In the previous set of lectures, we saw how Pandas provided a way to keep track of additional “metadata” surrounding tabular datasets, including “indexes” for each row and labels for each column. These features, together with Pandas’ many useful routines for all kinds of data munging and analysis, have made Pandas one of the most popular python packages in the world.

However, not all Earth science datasets easily fit into the “tabular” model (i.e. rows and columns) imposed by Pandas. In particular, we often deal with multidimensional data. By multidimensional data (also often called N-dimensional), I mean data with many independent dimensions or axes. For example, we might represent Earth’s surface temperature \(T\) as a three dimensional variable

\[ T(x, y, t) \]

where \(x\) is longitude, \(y\) is latitude, and \(t\) is time.

The point of xarray is to provide pandas-level convenience for working with this type of data.

xarray data model

Learning Goals for Xarray#

Because of the importance of xarray for data analysis in geoscience, we are going to spend a long time on it.
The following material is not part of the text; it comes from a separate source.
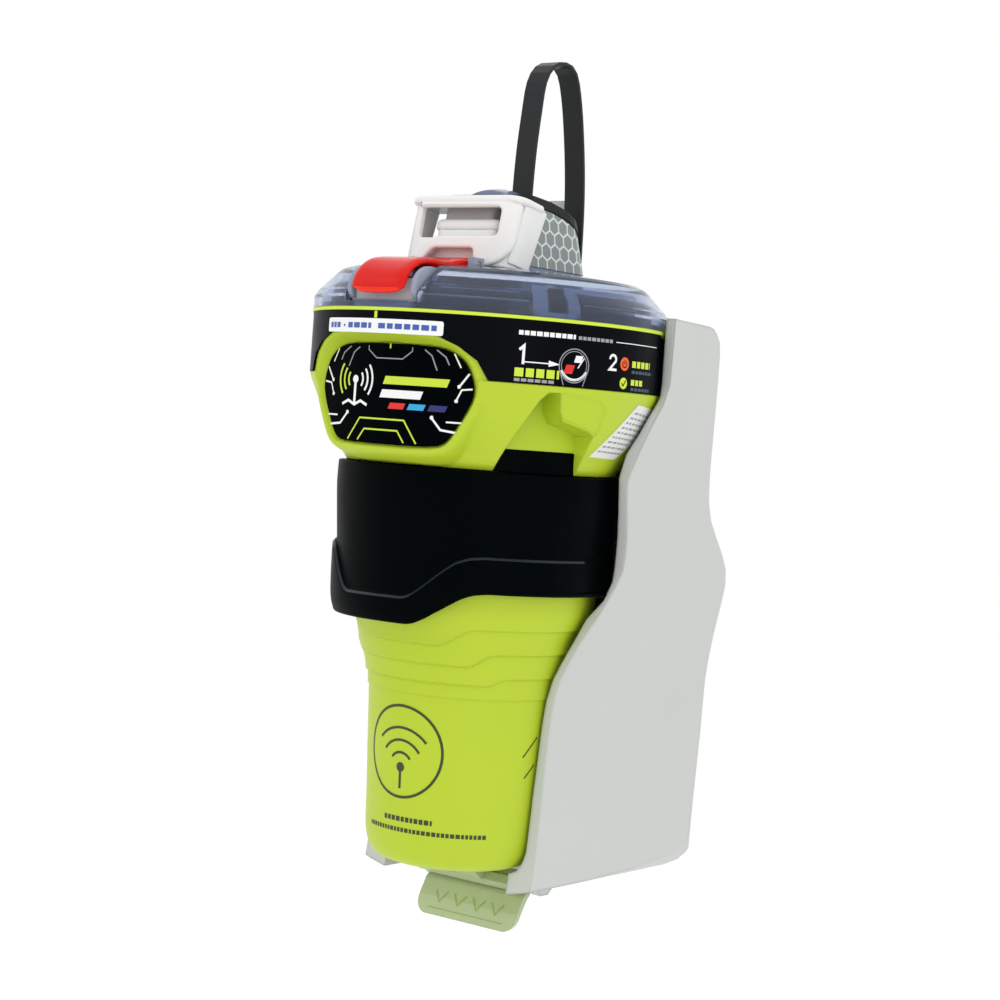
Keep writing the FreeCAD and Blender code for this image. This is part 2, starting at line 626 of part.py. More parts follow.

The goals of this section include the following.

Lesson 1: Xarray Fundamentals#

Dataset Creation#

  1. Describe the core xarray data structures, the DataArray and the Dataset, and the components that make them up, including: Data Variables, Dimensions, Coordinates, Indexes, and Attributes

  2. Create xarray DataArrays and DataSets out of raw numpy arrays

  3. Create xarray objects with and without indexes

  4. Load xarray datasets from netCDF files and openDAP servers

  5. View and set attributes

Basic Indexing and Interpolation#

  1. Select data by position using .isel with values or slices

  2. Select data by label using .sel with values or slices

  3. Select timeseries data by date/time with values or slices

  4. Use nearest-neighbor lookups with .sel

  5. Mask data with .where

  6. Interpolate data in one and several dimensions

Basic Computation#

  1. Do basic arithmetic with DataArrays and Datasets

  2. Use numpy universal function on DataArrays and Datasets, or use corresponding built-in xarray methods

  3. Combine multiple xarray objects in arithmetic operations and understand how they are broadcasted / aligned

  4. Perform aggregation (reduction) along one or multiple dimensions of a DataArray or Dataset

Basic Plotting#

  1. Use built-in xarray plotting for 1D and 2D DataArrays

  2. Customize plots with options

Lesson 2: Advanced Usage#

Xarray’s groupby, resample, and rolling#

  1. Split xarray objects into groups using groupby

  2. Apply reduction operations to groups (e.g. mean)

  3. Apply non-reducing functions to groups (e.g. standardize)

  4. Use groupby with time coordinates (e.g. to create climatologies)

  5. Use artimetic between GroupBy objects and regular DataArrays / Datasets

  6. Use groupby_bins to aggregate data in bins

  7. Use resample on time dimensions

  8. Use rolling to apply rolling aggregations

Merging Combining Datasets#

  1. Concatentate DataArrays and Datasets along a new or existing dimension

  2. Merge multiple datasets with different variables

  3. Add a new data variable to an existing Dataset

Reshaping Data#

  1. Transpose dimension order

  2. Swap coordinates

  3. Expand and squeeze dimensions

  4. Convert between DataArray and Dataset

  5. Use stack and unstack to transform data

Advanced Computations#

  1. Use differentiate to take derivatives of data

  2. Use apply_ufunc to apply custom or specialized operations to data

Plotting#

  1. Show multiple line plots over a dimension using the hue keyword

  2. Create multiple 2D plots using faceting